Rede unseres GRÜNEN Fraktionsvorsitzenden Marc Schulz im Rat der Stadt Wuppertal am 04.07.2016

Marc_Schulz_querHerr Oberbürgermeister,
meine Damen und Herren,

Warteschlangen sind ja nicht unüblich: man findet sie vor dem Kino, wenn der neue Star Wars-Film startet, vor Aldi, wenn der neue Prospekt erschienen ist oder vor dem Apple-Store, wenn das aktuelle iPhone auf den Markt kommt. Und auch gestern standen Tausende auf der B7 und warteten auf den Startschuss für den Schwebebahnlauf. Also: alles nicht so schlimm? Mitnichten. Denn während bei den gerade aufgezählten Beispielen die Menschen freiwillig Schlange stehen, um etwas zu bekommen, was für sie einen unmittelbaren Mehrwert hat, müssen sie vor dem Einwohnermeldeamt warten, weil jemand anderes etwas von ihnen verlangt. Der Staat möchte wissen, wo sie sich momentan aufhalten, möchte wissen, wenn sie umziehen, möchte wissen, wohin man in den Urlaub reist oder verlangt Dokumente, wenn man zum Beispiel einen neuen Arbeitsplatz antritt.

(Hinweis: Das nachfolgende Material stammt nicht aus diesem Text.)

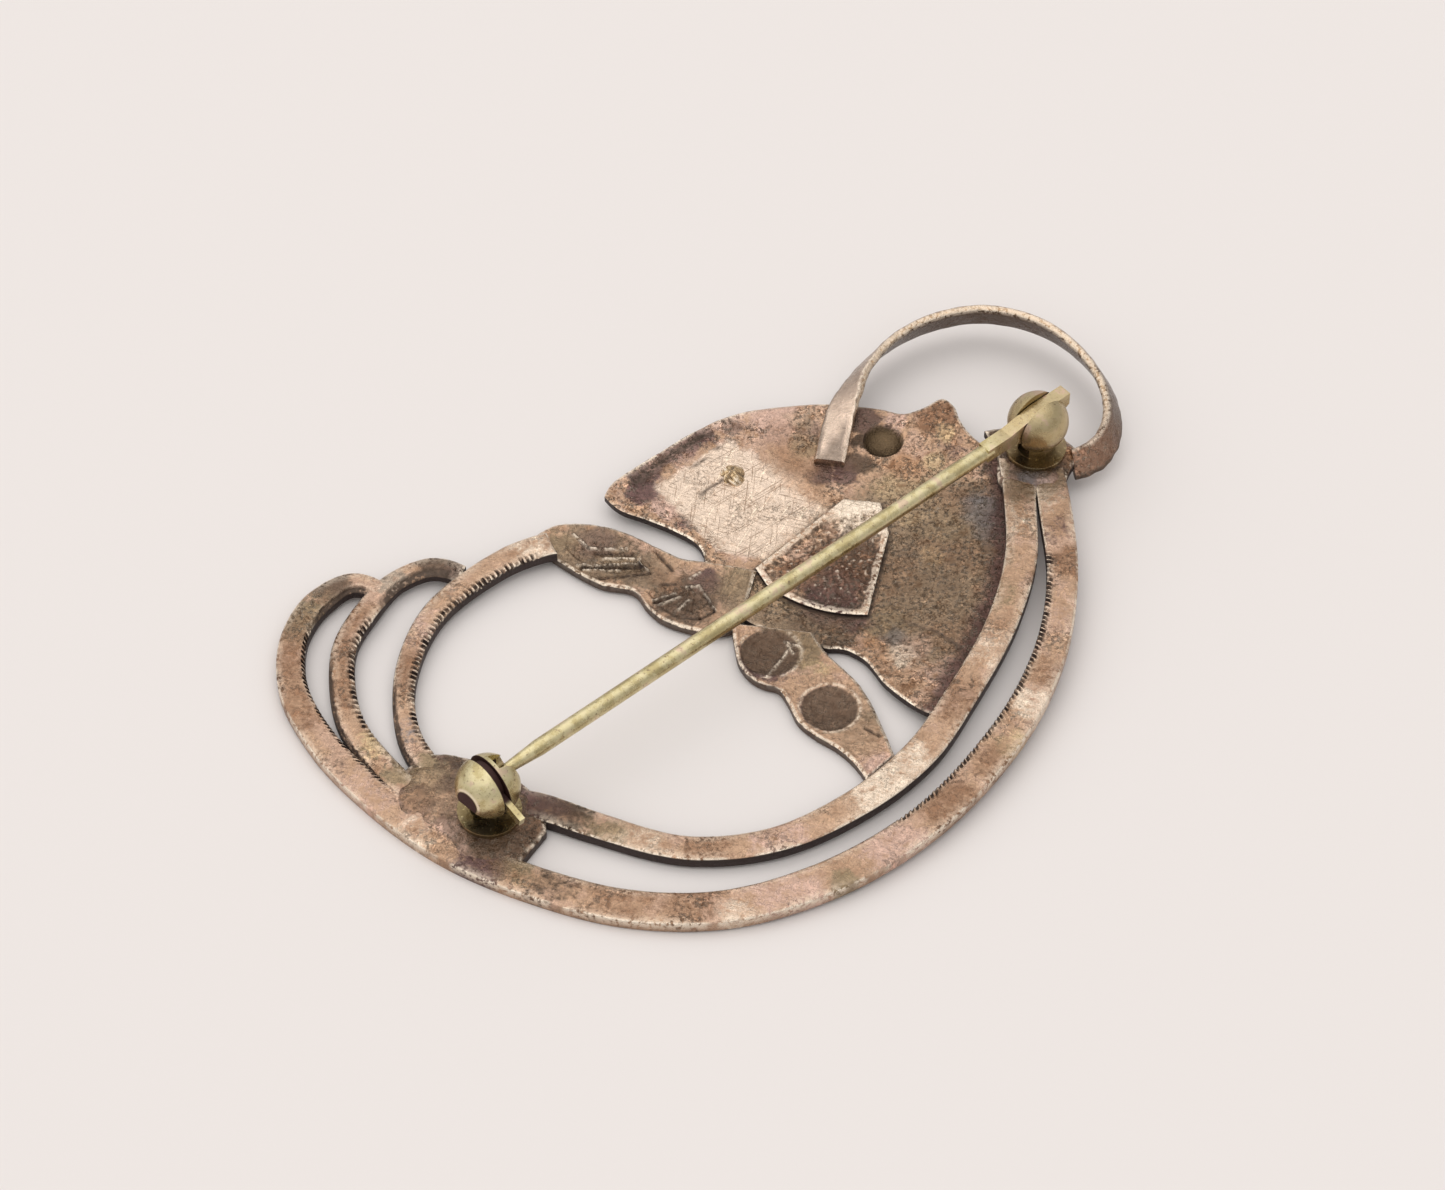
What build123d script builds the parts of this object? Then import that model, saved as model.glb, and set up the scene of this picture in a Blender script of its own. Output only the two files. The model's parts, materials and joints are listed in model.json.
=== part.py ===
"""Fish brooch of soldered silver strip, lying on its face with the brass pin, joint and catch upwards.

The pieces are laid out on a bench plane, as the maker would see them from the back: the underside of the
strips is at height 0 there, and the dished head plate bulges below it. The bench plane is then leaned so
that the brooch rests on the bulge of the head plate and on the outer strip, on the floor at Z = 0.
"""
import os
from math import acos, atan2, cos, degrees, hypot, radians, sin

from build123d import *

os.makedirs("parts", exist_ok=True)

# Overall plan size that the outline shares refer to
length = 56.0
breadth = 52.8

# Strip work
strip_gauge = 0.85
strip_width = 2.4
loop_width = 1.7
loop_inset = 0.03

# Head plate: a sheet dished to part of a large ball
plate_gauge = 0.55
dish_depth = 0.5
dish_rise = 3.0
dish_radius = 110.0
eye_radius = 1.35
eye_depth = 0.55
boss_wall = 0.35
boss_edge = 60

# Fins
fin_gauge = 0.6
fin_lap = 0.05
leaf_sink = 0.18
fin_dish_radius = 1.85
fin_dish_depth = 0.3

# Curl strip
curl_width = 2.1
curl_gauge = 0.65

# Small silver pieces
pad_proud = 0.15
tag_gauge = 0.45
tag_seat = 0.3
bead_radius = 0.75
bead_sink = 0.3

# Brass fittings
disc_radius = 2.05
disc_gauge = 0.4
ball_radius = 2.07
ball_height = 2.4
neck_radius = 1.3
pin_rise = 0.45

# Pin, tang and rivet
pin_radius = 0.55
pin_tip_radius = 0.28
tip_taper = 3.5
tang_width = 0.95
tang_top = 1.46
tang_back = 2.4
neck_length = 2.0
rivet_radius = 0.4
running_gap = 0.05

# Catch
slit_width = 0.5
lever_gauge = 0.4
lever_radius = 1.4
tab_reach = 3.45
tab_width = 0.7
tab_droop = 14.0
seat_wall = 0.3
sleeve_length = 1.0
sleeve_wall = 0.3
tunnel_radius = 1.0
tunnel_drop = 1.0
tunnel_shift = 0.2
mouth_height = 1.03
hook_drop = 0.7

# Lean of the bench plane: towards the catch, until the outer strip meets the floor
lean_heading = 237.0

# Places on the plan, as shares of length and breadth: the middle of the outline's box, the head plate's
# lowest point, its eye dent, the joint, the catch and the solder bead
BOX_SHARES = (-0.0156, -0.0147)
DISH_SHARES = (0.134, 0.081)
EYE_SHARES = (0.195, 0.259)
JOINT_SHARES = (0.377, 0.227)
CATCH_SHARES = (-0.261, -0.354)
BEAD_SHARES = (0.012, 0.201)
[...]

Wir haben es hier also nicht im klassischen Sinne mit Kundinnen und Kunden zu tun, auch wenn behörden-intern gerne davon gesprochen wird. Wenn man also für Angelegenheiten, die der Staat von einem erwartet und einfordert, stundenlang vor der Meldebehörde warten muss und im schlimmsten Fall wieder nach Hause geschickt wird, kann ich die Verärgerung der Menschen gut nachvollziehen.

Niemand dort versteht, warum die Stadt nicht endlich Konsequenzen zieht, sondern jedes Mal erklärt, man habe entsprechende Gegenmaßnahmen ergriffen und sei sicher, dass nun alles besser wird. Als wir im vergangenen Jahr über die damalige Situation am Steinweg hier im Stadtrat sprachen, versicherten die Verantwortlichen in der Verwaltung und in den Fraktionen der Ratsmehrheit, man sei sich sicher, nun alles im Griff zu haben. Und Herr Reese sagte, er sei gespannt, ob das Thema nun die nächsten fünf Jahre immer wieder auf die Tagesordnung des Rates gesetzt werde. Darauf antworte ich heute: ja, ein eindeutiges Ja!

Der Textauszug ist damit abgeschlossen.